**TO DO:** Restate verbatim the lines between the one holding "front_arm = make_front_arm(steel)" and the one holding "import numpy as np", both included, and no others.

**INFORMATION SHOWN:**
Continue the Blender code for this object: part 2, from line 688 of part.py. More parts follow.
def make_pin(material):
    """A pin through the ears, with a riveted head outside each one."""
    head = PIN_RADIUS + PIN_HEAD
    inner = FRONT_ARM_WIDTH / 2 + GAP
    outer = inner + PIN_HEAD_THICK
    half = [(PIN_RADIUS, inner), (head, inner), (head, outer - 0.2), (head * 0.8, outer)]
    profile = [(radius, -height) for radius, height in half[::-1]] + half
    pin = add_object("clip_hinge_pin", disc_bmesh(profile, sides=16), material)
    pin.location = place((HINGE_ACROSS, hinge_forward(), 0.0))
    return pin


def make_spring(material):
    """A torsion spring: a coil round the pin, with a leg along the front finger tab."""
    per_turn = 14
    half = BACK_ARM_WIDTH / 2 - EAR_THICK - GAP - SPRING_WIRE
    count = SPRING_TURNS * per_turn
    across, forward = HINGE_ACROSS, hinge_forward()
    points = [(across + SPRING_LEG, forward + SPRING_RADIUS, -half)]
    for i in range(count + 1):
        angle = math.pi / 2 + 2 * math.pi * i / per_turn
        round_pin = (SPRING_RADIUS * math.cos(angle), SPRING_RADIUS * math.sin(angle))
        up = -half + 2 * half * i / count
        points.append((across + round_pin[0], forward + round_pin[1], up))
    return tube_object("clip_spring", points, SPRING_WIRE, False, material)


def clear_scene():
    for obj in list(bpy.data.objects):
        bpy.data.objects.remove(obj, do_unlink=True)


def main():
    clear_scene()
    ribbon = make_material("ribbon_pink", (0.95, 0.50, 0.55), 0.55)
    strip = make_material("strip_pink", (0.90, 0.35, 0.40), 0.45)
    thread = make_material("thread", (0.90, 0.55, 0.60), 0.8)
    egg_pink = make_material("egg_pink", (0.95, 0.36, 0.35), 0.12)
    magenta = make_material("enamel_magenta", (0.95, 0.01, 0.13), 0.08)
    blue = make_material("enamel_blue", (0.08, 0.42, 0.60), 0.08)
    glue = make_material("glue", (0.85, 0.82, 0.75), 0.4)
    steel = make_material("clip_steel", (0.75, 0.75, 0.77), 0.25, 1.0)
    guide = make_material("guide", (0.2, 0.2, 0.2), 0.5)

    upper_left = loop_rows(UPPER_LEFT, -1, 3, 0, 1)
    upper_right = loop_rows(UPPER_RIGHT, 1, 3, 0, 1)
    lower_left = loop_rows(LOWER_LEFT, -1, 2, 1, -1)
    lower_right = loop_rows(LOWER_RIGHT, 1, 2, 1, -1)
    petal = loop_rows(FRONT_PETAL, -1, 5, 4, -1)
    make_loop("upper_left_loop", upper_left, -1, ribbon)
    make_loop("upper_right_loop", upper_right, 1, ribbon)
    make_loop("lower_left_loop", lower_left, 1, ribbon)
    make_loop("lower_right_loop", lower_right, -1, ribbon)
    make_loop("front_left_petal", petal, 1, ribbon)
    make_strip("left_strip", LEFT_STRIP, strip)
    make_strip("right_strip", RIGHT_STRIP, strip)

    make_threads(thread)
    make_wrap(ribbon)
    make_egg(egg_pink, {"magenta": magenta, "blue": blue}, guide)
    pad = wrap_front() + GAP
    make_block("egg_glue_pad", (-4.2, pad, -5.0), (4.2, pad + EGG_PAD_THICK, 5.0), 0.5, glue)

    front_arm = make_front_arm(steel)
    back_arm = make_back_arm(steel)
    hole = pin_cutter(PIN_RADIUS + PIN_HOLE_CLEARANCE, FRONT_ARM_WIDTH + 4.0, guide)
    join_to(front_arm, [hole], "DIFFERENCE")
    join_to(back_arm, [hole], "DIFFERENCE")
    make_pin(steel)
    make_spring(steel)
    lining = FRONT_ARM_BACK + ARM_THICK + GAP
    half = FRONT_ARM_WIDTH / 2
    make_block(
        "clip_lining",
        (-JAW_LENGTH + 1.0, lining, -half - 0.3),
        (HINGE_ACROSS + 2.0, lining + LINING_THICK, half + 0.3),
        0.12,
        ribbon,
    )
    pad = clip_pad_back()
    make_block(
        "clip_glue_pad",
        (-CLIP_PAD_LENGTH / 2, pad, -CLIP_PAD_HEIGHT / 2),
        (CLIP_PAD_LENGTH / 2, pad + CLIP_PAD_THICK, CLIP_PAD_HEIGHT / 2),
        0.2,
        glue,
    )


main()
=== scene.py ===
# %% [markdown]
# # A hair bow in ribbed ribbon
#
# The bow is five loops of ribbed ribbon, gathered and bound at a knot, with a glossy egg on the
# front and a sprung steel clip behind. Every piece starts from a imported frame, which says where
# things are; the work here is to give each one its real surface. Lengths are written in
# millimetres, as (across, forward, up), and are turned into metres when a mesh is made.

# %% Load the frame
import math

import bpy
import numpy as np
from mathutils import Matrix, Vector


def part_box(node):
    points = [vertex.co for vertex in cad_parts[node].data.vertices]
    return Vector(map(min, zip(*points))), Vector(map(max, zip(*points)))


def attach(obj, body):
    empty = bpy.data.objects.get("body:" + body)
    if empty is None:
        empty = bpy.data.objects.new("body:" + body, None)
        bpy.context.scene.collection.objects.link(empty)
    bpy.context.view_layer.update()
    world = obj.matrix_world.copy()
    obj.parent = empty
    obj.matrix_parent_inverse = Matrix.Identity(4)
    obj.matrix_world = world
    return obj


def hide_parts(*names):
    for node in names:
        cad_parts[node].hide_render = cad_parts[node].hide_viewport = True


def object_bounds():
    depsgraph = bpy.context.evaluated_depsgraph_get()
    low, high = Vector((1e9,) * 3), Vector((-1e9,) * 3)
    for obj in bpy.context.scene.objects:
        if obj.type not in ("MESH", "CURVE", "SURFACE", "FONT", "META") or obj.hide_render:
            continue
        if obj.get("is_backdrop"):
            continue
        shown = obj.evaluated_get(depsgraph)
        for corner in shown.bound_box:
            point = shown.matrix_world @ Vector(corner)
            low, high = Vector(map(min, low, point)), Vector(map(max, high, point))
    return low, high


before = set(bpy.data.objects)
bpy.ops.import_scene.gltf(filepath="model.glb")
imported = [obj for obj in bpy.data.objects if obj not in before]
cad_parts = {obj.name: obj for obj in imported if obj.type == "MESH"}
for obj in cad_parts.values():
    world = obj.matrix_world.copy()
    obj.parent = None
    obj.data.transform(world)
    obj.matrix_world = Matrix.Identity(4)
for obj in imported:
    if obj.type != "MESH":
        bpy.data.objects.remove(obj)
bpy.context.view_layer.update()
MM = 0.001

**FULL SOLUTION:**
    front_arm = make_front_arm(steel)
    back_arm = make_back_arm(steel)
    hole = pin_cutter(PIN_RADIUS + PIN_HOLE_CLEARANCE, FRONT_ARM_WIDTH + 4.0, guide)
    join_to(front_arm, [hole], "DIFFERENCE")
    join_to(back_arm, [hole], "DIFFERENCE")
    make_pin(steel)
    make_spring(steel)
    lining = FRONT_ARM_BACK + ARM_THICK + GAP
    half = FRONT_ARM_WIDTH / 2
    make_block(
        "clip_lining",
        (-JAW_LENGTH + 1.0, lining, -half - 0.3),
        (HINGE_ACROSS + 2.0, lining + LINING_THICK, half + 0.3),
        0.12,
        ribbon,
    )
    pad = clip_pad_back()
    make_block(
        "clip_glue_pad",
        (-CLIP_PAD_LENGTH / 2, pad, -CLIP_PAD_HEIGHT / 2),
        (CLIP_PAD_LENGTH / 2, pad + CLIP_PAD_THICK, CLIP_PAD_HEIGHT / 2),
        0.2,
        glue,
    )


main()
=== scene.py ===
# %% [markdown]
# # A hair bow in ribbed ribbon
#
# The bow is five loops of ribbed ribbon, gathered and bound at a knot, with a glossy egg on the
# front and a sprung steel clip behind. Every piece starts from a imported frame, which says where
# things are; the work here is to give each one its real surface. Lengths are written in
# millimetres, as (across, forward, up), and are turned into metres when a mesh is made.

# %% Load the frame
import math

import bpy
import numpy as np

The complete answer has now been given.